In another embodiment depicted in FIGS. 5A, 5B, and 5C the manipulatable fracturing tool 190 is configured to establish a zone a fluid communication between the first flowbore 128 and the wellbore 114 when the ports or apertures 199 are so configured. In such an embodiment, the ports or apertures 199 may be opened and/or closed via the operation of a sliding sleeve 190A, the sliding sleeve 190A being a component of the manipulatable fracturing tool 190. As shown in FIG. 5A, in operation an obturating member 180 engages the seat 182, the seat being operably coupled to the sliding sleeve 190A of the manipulatable fracturing tool 190 and the sliding sleeve 190A having ports or apertures 199A which, when actuated, will align with the ports or apertures 199 of the manipulatable fracturing tool, thus establishing a zone of fluid communication with the wellbore 114 (as shown by flow arrow 20).
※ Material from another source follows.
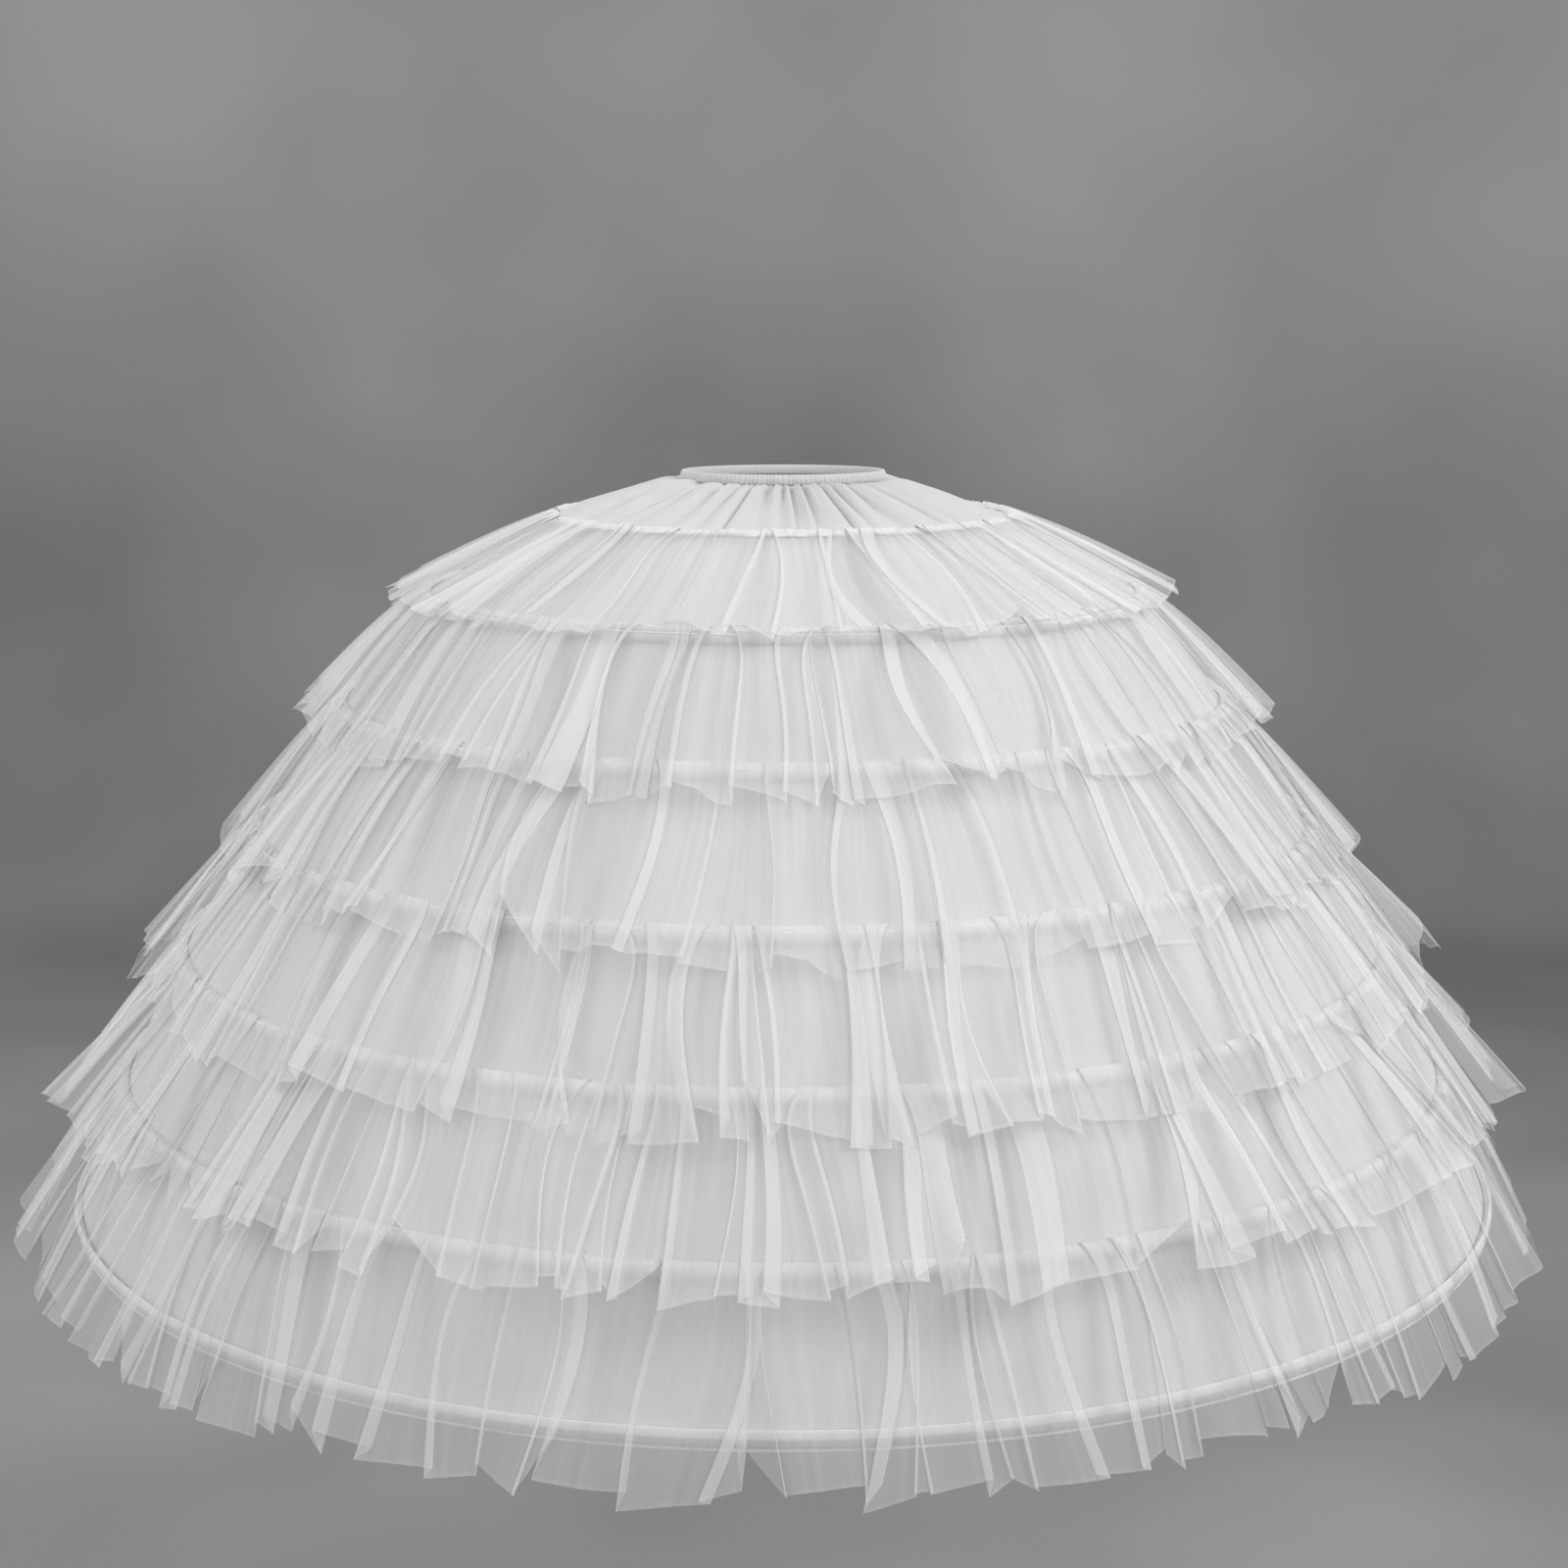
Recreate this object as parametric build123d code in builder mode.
"""Hooped crinoline petticoat: six hoops in sewn casings under six gathered flounces.

Origin at the middle of the waist opening, level with the top edge of the waist casing.
+Z is up the wearer's body, -Y is the wearer's front, and the skirt hangs down along -Z.
Sizes are in mm. Cloth solids are thicker than the cloth: they hold the space it takes up.
"""
import os
from math import atan2, cos, degrees, radians, sin

from build123d import *

# ---- waist ----
waist_width = 244  # outside of the casing, side to side
waist_depth = 184  # outside of the casing, front to back
waist_casing_height = 12
waist_casing_wall = 0.9
elastic_height = 8
elastic_thickness = 1.8
elastic_clearance = 0.4

# ---- yoke and base skirt ----
seam_radius = 276  # seam between the gathered yoke and the base skirt
seam_drop = 55
yoke_wall = 6  # measured level, so the sloping cloth is about a quarter of it
base_wall = 2  # measured level
gore_count = 6

# ---- hoops, from the top one to the one at the hem ----
hoop_radii = [432, 531, 635, 724, 797, 855]
hoop_drops = [150, 277, 424, 564, 716, 858]
hoop_width = 10
hoop_thickness = 2.5
hoop_end_gap = 2
joiner_length = 44
joiner_wall = 0.8
joiner_clearance = 0.3

# ---- hoop casings: a doubled tape, stitched above and below its channel ----
casing_height = 24
casing_flange = 4
casing_wall = 0.8
casing_clearance = 0.3
casing_play = 0.6  # room across the width of the hoop's joiner

# ---- flounces, from the top one to the one at the hem ----
flounce_hem_radii = [472, 575, 677, 776, 868, 915]
flounce_hem_drops = [138, 291, 444, 588, 718, 893]
flounce_top_wall = 4
flounce_hem_wall = 9
flounce_clearance = 0.3
first_heading = 20  # how much of the first flounce lies flat below the yoke seam

joiner_width = hoop_width + 2 * (joiner_clearance + joiner_wall)
joiner_thickness = hoop_thickness + 2 * (joiner_clearance + joiner_wall)
channel_width = joiner_width + 2 * casing_play
channel_thickness = joiner_thickness + 2 * casing_clearance
casing_thickness = channel_thickness + 2 * casing_wall
channel_middle = casing_clearance + casing_thickness / 2

os.makedirs("parts", exist_ok=True)


def save(piece, name):
    """Label a finished piece and write its STEP file."""
    piece.part.label = name
    export_step(piece.part, f"parts/{name}.step")


def radial_plane(turn):
    """Upright plane through the axis: its X runs outwards at this turn, its Y runs up."""
    out = Vector(cos(radians(turn)), sin(radians(turn)), 0)
    return Plane(origin=(0, 0, 0), x_dir=out, z_dir=out.cross(Vector(0, 0, 1)))


def along(start, end):
    """Unit directions of a sloping run: down the slope, and square to it outwards."""
    slope = atan2(end[1] - start[1], end[0] - start[0])
    return (cos(slope), sin(slope)), (-sin(slope), cos(slope))


def station(place, run, down, out):
    """Point of the half section, down the slope and out from the cloth at a place."""
    ahead, outward = run
    return (
        place[0] + down * ahead[0] + out * outward[0],
        place[1] + down * ahead[1] + out * outward[1],
    )


# ---- the line that the base skirt follows, as (radius, height) of its outside ----
seam = (seam_radius, -seam_drop)
hoop_places = [(r, -d) for r, d in zip(hoop_radii, hoop_drops)]
stops = [seam, *hoop_places]
hoop_runs = [along(stops[i], stops[min(i + 2, len(stops) - 1)]) for i in range(len(hoop_places))]
base_margin = casing_height / 2 + 2
base_line = [seam]
for place, run in zip(hoop_places, hoop_runs):
    base_line.append(station(place, run, -base_margin, 0))
    base_line.append(station(place, run, base_margin, 0))

# ---- waist casing, a folded tube of cloth with elastic inside ----
casing_depth = elastic_thickness + 2 * (elastic_clearance + waist_casing_wall)
channel_inset = waist_casing_wall
channel_depth = elastic_thickness + 2 * elastic_clearance
channel_height = elastic_height + 2 * elastic_clearance


def waist_ring(inset, depth):
    """Oval ring in the current sketch, set in from the waist casing's outside."""
    Ellipse(waist_width / 2 - inset, waist_depth / 2 - inset)
    Ellipse(waist_width / 2 - inset - depth, waist_depth / 2 - inset - depth, mode=Mode.SUBTRACT)


with BuildPart() as waist_casing:
    with BuildSketch(Plane.XY.offset(-waist_casing_height)):
        waist_ring(0, casing_depth)
    extrude(amount=waist_casing_height)
    with BuildSketch(Plane.XY.offset(-(waist_casing_height + channel_height) / 2)):
        waist_ring(channel_inset, channel_depth)
    extrude(amount=channel_height, mode=Mode.SUBTRACT)
save(waist_casing, "waist_casing")

with BuildPart() as waist_elastic:
    with BuildSketch(Plane.XY.offset(-(waist_casing_height + elastic_height) / 2)):
        waist_ring(channel_inset + elastic_clearance, elastic_thickness)
    extrude(amount=elastic_height)
save(waist_elastic, "waist_elastic")

# ---- yoke, gathered plain cloth from the waist out to the first flounce ----
with BuildPart() as yoke:
    with BuildSketch(Plane.XY.offset(-waist_casing_height)):
        Ellipse(waist_width / 2, waist_depth / 2)
    with BuildSketch(Plane.XY.offset(-seam_drop)):
        Circle(seam_radius)
    loft(ruled=True)
    with BuildSketch(Plane.XY.offset(-waist_casing_height)):
        Ellipse(waist_width / 2 - yoke_wall, waist_depth / 2 - yoke_wall)
    with BuildSketch(Plane.XY.offset(-seam_drop)):
        Circle(seam_radius - yoke_wall)
    loft(ruled=True, mode=Mode.SUBTRACT)
save(yoke, "yoke")

# ---- base skirt, equal gores sewn side by side ----
gore_sweep = 360 / gore_count
base_inside = [(r - base_wall, z) for r, z in reversed(base_line)]
for i in range(gore_count):
    with BuildPart() as gore:
        with BuildSketch(radial_plane(i * gore_sweep)):
            with BuildLine():
                Polyline(*base_line, *base_inside, close=True)
            make_face()
        revolve(axis=Axis.Z, revolution_arc=gore_sweep)
    save(gore, f"base_gore_{i + 1}")


def section(place, run, corners, mode=Mode.ADD):
    """Closed outline in the current sketch, its corners given down and out from a place."""
    Polygon(*[station(place, run, down, out) for down, out in corners], align=None, mode=mode)


def block(width, thickness, middle):
    """Corners of a flat section that lies along the slope, its middle out from the cloth."""
    half, depth = width / 2, thickness / 2
    return [(-half, middle - depth), (half, middle - depth), (half, middle + depth), (-half, middle + depth)]


# ---- hoops, their casings and the sleeves that join their ends, at the back ----
back = 90
edge, shoulder = casing_height / 2, casing_height / 2 - casing_flange
tape_inside, tape_outside = casing_clearance, casing_clearance + casing_thickness
tape_section = [
    (-edge, tape_inside),
    (edge, tape_inside),
    (edge, tape_inside + 2 * casing_wall),
    (shoulder, tape_outside),
    (-shoulder, tape_outside),
    (-edge, tape_inside + 2 * casing_wall),
]
for number, (place, run) in enumerate(zip(hoop_places, hoop_runs), start=1):
    with BuildPart() as casing:
        with BuildSketch(radial_plane(back)):
            section(place, run, tape_section)
            section(place, run, block(channel_width, channel_thickness, channel_middle), Mode.SUBTRACT)
        revolve(axis=Axis.Z)
    save(casing, f"hoop_casing_{number}")

    gap_turn = degrees(hoop_end_gap / place[0])
    with BuildPart() as hoop:
        with BuildSketch(radial_plane(back + gap_turn / 2)):
            section(place, run, block(hoop_width, hoop_thickness, channel_middle))
        revolve(axis=Axis.Z, revolution_arc=360 - gap_turn)
    save(hoop, f"hoop_{number}")

    joiner_turn = degrees(joiner_length / place[0])
    bore_width = hoop_width + 2 * joiner_clearance
    bore_thickness = hoop_thickness + 2 * joiner_clearance
    with BuildPart() as joiner:
        with BuildSketch(radial_plane(back - joiner_turn / 2)):
            section(place, run, block(joiner_width, joiner_thickness, channel_middle))
            section(place, run, block(bore_width, bore_thickness, channel_middle), Mode.SUBTRACT)
        revolve(axis=Axis.Z, revolution_arc=joiner_turn)
    save(joiner, f"hoop_joiner_{number}")

# ---- flounces, each sewn on over a casing and standing away from the skirt at its hem ----
first_run = along(seam, (flounce_hem_radii[0], -flounce_hem_drops[0]))
first_place = station(seam, first_run, first_heading / 2, 0)
headings = [(first_place, first_run, first_heading / 2, flounce_clearance)]
for place, run in zip(hoop_places[:-1], hoop_runs[:-1]):
    headings.append((place, run, edge, tape_outside + flounce_clearance))

for number, (place, run, half, lift) in enumerate(headings, start=1):
    hem = (flounce_hem_radii[number - 1], -flounce_hem_drops[number - 1])
    _, outward = along(place, hem)
    hem_inside = (hem[0] - flounce_hem_wall * outward[0], hem[1] - flounce_hem_wall * outward[1])
    with BuildPart() as flounce:
        with BuildSketch(radial_plane(0)):
            with BuildLine():
                Polyline(
                    station(place, run, -half, lift),
                    station(place, run, half, lift),
                    hem_inside,
                    hem,
                    station(place, run, half, lift + flounce_top_wall),
                    station(place, run, -half, lift + flounce_top_wall),
                    close=True,
                )
            make_face()
        revolve(axis=Axis.Z)
    save(flounce, f"flounce_{number}")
Such a configuration of the manipulatable fracturing tool 190 may be appropriate for the relatively low-volume, high-pressure delivery of fluid to form perforations 175 and/or initiate/extend fractures into the formation. As depicted in FIG. 5B, when the obturating member is removed the sliding sleeve 190A may be configured such that the ports or apertures 199A of the sliding sleeve 190A will no longer be aligned with the ports or apertures 199 of the manipulatable fracturing tool 190, thus altering the zone of fluid communication with the wellbore 114 and allowing fluid to flow through the flowbore of the manipulatable fracturing tool 190 (as shown by flow arrow 21).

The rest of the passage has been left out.